In 3 of the 4 jobs I’ve held in the last five years, I’ve worked together with people who were already friends before I took the job.
Here are a few of my advices based on that experience.
#1 Communicate Openly and Regularly
When you start working together, something in the relationship changes. Not necessarily for the bad.
It just does.
I believe it is always good to communicate your friendship, but when working together that becomes even more necessary. Take time for chitchats in coffee breaks, and keep encouraging each other.
Also, if things go wrong — and they will — communicate. Instantly.
A few months ago at WooThemes I emailed a potential partner on a project that my friend Joel and I were working on. The language I used was not professional enough. Joel let me know instantly instead of getting irritated with me.
#2 Accept Criticism
Mere communication about things going wrong will not suffice. You also need to process it and deal with it.

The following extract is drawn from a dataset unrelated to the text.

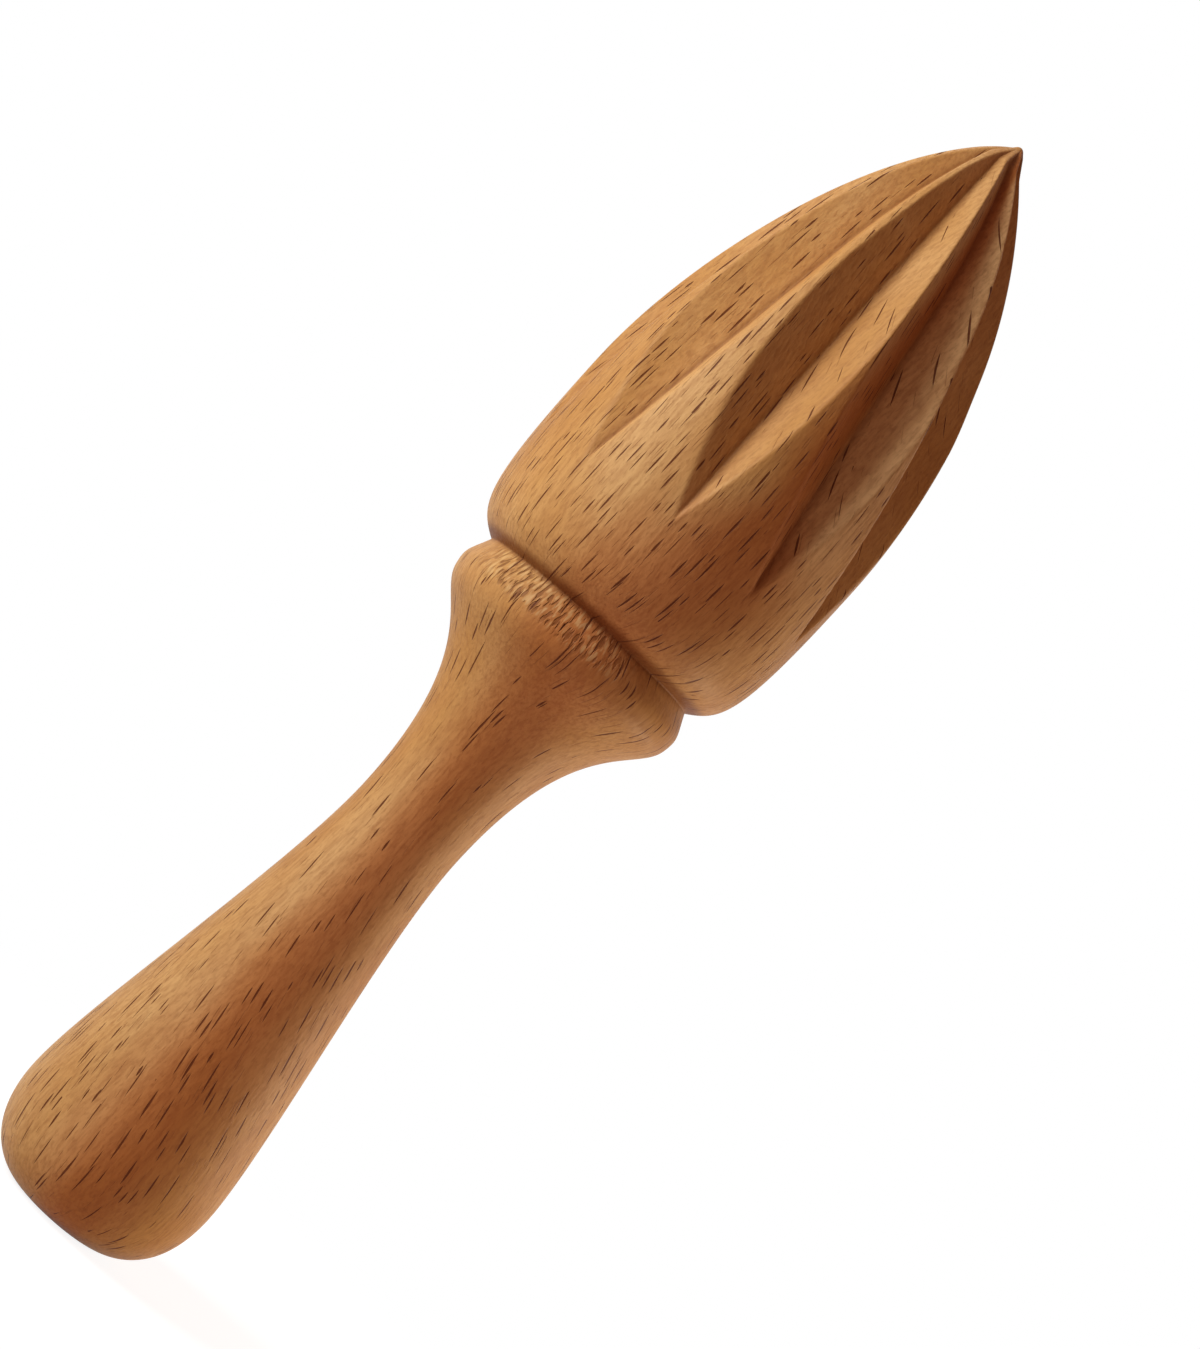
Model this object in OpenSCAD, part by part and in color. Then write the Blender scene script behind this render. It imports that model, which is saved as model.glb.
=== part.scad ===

A few years ago — while working for Ichtus — my friend Rudina was leading a student discussion on a movie we’d just watched. I was dominating the conversation while I should have been more observant and supportive; helping out where I could. The result was that Rudina was upset with me as I had ruined the discussion.
She was entirely right.
It’s strange that even though I knew this straight away, my initial thought was to rebel against her being upset. I wanted to be defensive. I luckily didn’t. I accepted her criticism and our friendship got stronger because of it.
And interestingly, our ability to work together as well.
#3 Admit When You’re Being a Dick
But you don’t have to wait until your friends point out bad things. In a lot of cases you will know before they do.
Don’t assume that they will understand that you didn’t really mean it when you reacted irritated. Don’t think they will not be hurt if you put them on the spot.
Take the initiative to apologise.
So many conflicts could be avoided if people just admitted their wrong at an early stage. It is quite a challenge to confront someone else, so if you realise that something went wrong, don’t wait for the other to confront you.
I’ve always had a problem with dominating conversations and while working for Ichtus that was an often recurring problem. Luckily, after some time I started realising it if things went wrong, and I learned to step up and point out my mistakes and apologise — even though it was hard.
I cannot stress enough how much an apology can contribute to a friendship. It shows that you don’t want to put your ego above the relationship. And that’s quite a big thing.
#4 Don’t Ruin Their Trust
When I was teaching at the ETF in Leuven I was in quite a unique situation. I was teaching education (based on my educational sciences degree) while busy obtaining my theology degree. That made that I was teaching some of my fellow theology students (some of them being friends) and I was being taught by my co-workers (some of them being friends).
I’ve always tried to push extra hard so I would not put my friends in a difficult spot. If I’d been slacky with an assignment, I would have put my friend-professor in the difficult position of having to give me a bad grade. It’s not nice having to crit your friends. So try your best to avoid having your friends needing to do this on your assignments.
The same goes for work. You should always aim to be the best you can be, but working with friends should make that aim even stronger. What if — when joining WooThemes — I would have sucked at my work? It would not just reflect on me but also be bad for my friend’s reputation.
#5 Stop Talking about Work
Working with people that you also see outside of the work environment, can make it difficult to wind down from work. A few months ago my wife and I went out for food with a few friends, and Joel and his wife were there as well. Without thinking too much about it, I brought up a few topics that were work-related.
Afterwards Kim pointed it out to me. It hadn’t been the first time that had happened (and it wouldn’t be the last). First of all, it’s not nice when two people in the group talk work stuff all the time and by doing that exclude the rest of the group from the conversation.
Second, if you’re friends, you should also be connecting apart from work-related stuff. Make sure that you do, or your friendship might become a “workship”.
#6 Have Fun
The above seems to be quite negative, but that’s only one side of the coin. In tons of— if not most — cases, working with friends is awesome. It means that you don’t just share an interest in your professional activities, but that you also have a genuine interest in each other’s person.
Maintaining friendships can be a lot of hard work. When you get home from a long day, you don’t always want to go for a drink with that one person. If you’re working with friends you get to hang out with that person even without a lot of extra effort. How cool is that?
You can also develop a great amount of running jokes. To the degree that a mere look is already enough to crack up laughing.
Know that a lot other people out there are working in an environment that isn’t safe at all. They constantly worry about what to say, what to do and what to worry.
Cherish the fact that — at least with your friends — that is not the case. You can be yourself and that feels good. If you can work with friends, work will be a lot more fun.